## Directions for this task:
How many lines in the entries below include the string "axes"? Answer with the number only.
## Start Given records
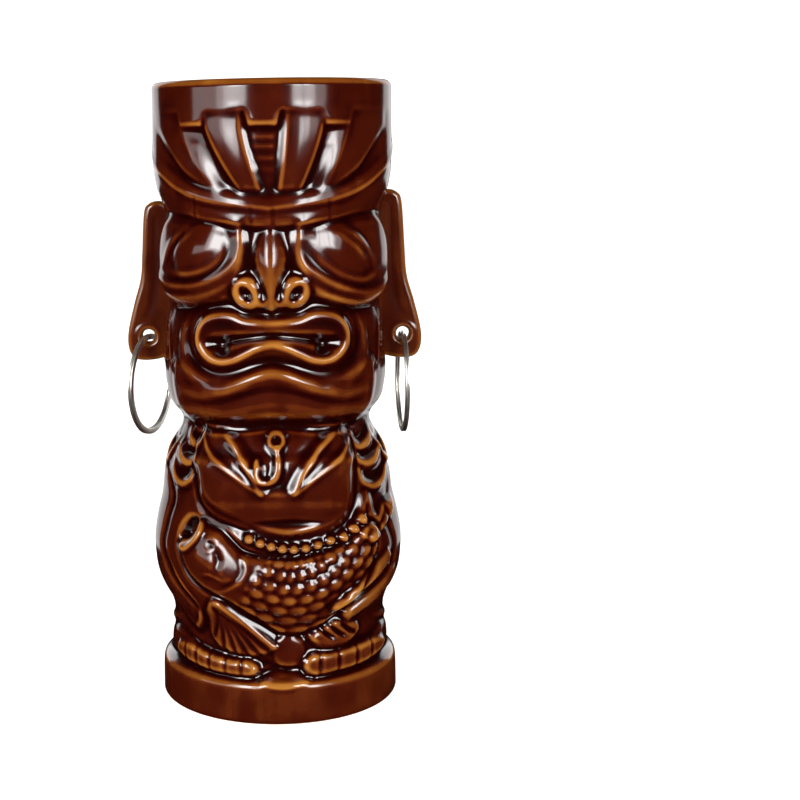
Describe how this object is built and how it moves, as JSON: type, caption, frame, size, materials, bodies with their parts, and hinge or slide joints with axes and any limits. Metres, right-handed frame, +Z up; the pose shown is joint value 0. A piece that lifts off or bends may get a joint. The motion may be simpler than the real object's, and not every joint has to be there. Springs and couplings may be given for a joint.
{
  "type": "tiki mug",
  "caption": "Tall hollow glazed ceramic drinking mug shaped as a carved standing figure holding a fish, with pierced ear lugs that carry loose swinging split rings.",
  "frame": {"origin": "centre of the base, on the surface that the mug stands on", "axes": "+Z up to the rim, the carved face looks along -Y, +X to the right of somebody who faces the mug"},
  "size_m": [0.0822, 0.0704, 0.17],
  "materials": {
    "glaze": "glossy treacle-brown glaze, amber where it breaks over edges",
    "ring_metal": "polished nickel plate"
  },
  "bodies": {
    "mug": {"mug_body": "glaze", "left_ear": "glaze", "right_ear": "glaze"},
    "left_ring": {"left_earring": "ring_metal"},
    "right_ring": {"right_earring": "ring_metal"}
  },
  "joints": [
    {"name": "left_ring_swing", "type": "hinge", "parent": "mug", "child": "left_ring", "pos_m": [-0.0356, 0.005, 0.1004], "axis": [0.309, 0.9511, 0], "range_deg": [-8, 150]},
    {"name": "right_ring_swing", "type": "hinge", "parent": "mug", "child": "right_ring", "pos_m": [0.0356, 0.005, 0.1004], "axis": [0.0523, -0.9986, 0], "range_deg": [-8, 150]}
  ]
}
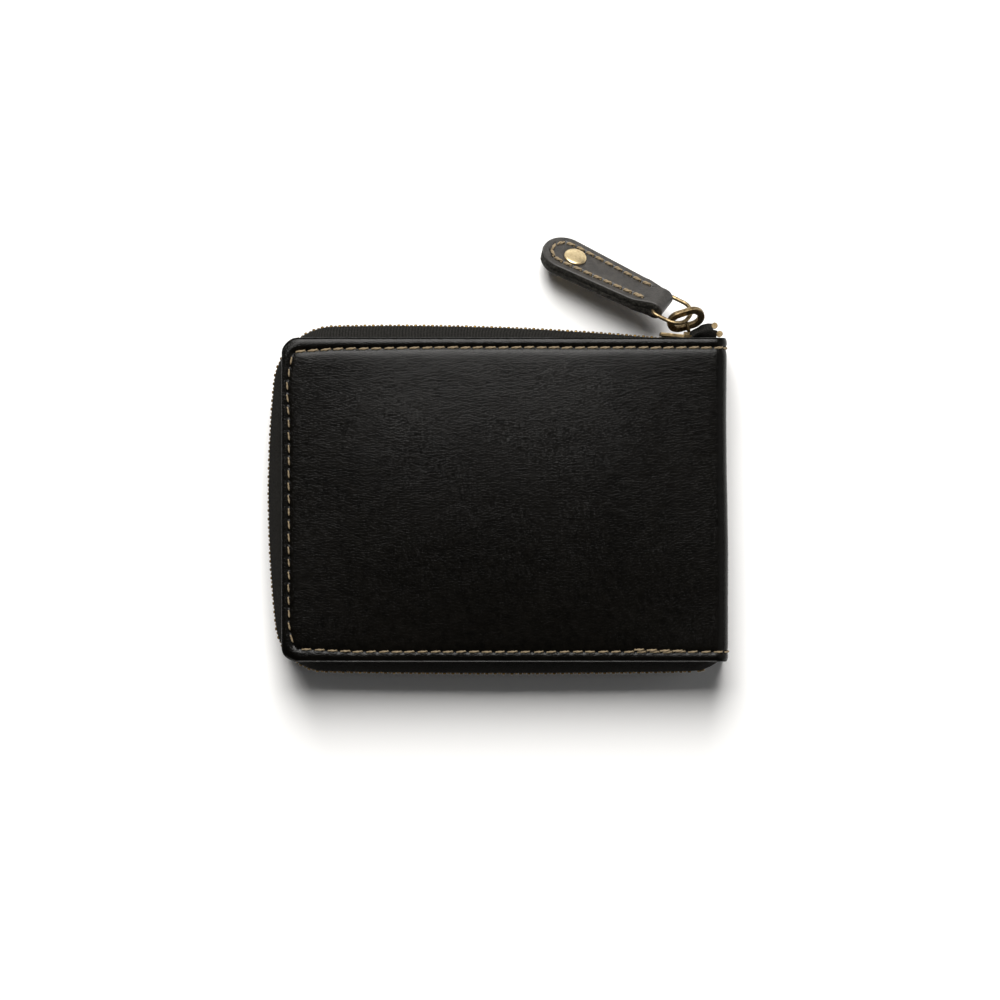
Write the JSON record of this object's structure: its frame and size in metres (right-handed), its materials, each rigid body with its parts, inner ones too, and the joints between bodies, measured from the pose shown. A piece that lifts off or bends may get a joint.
## End Given records
## Task result:
2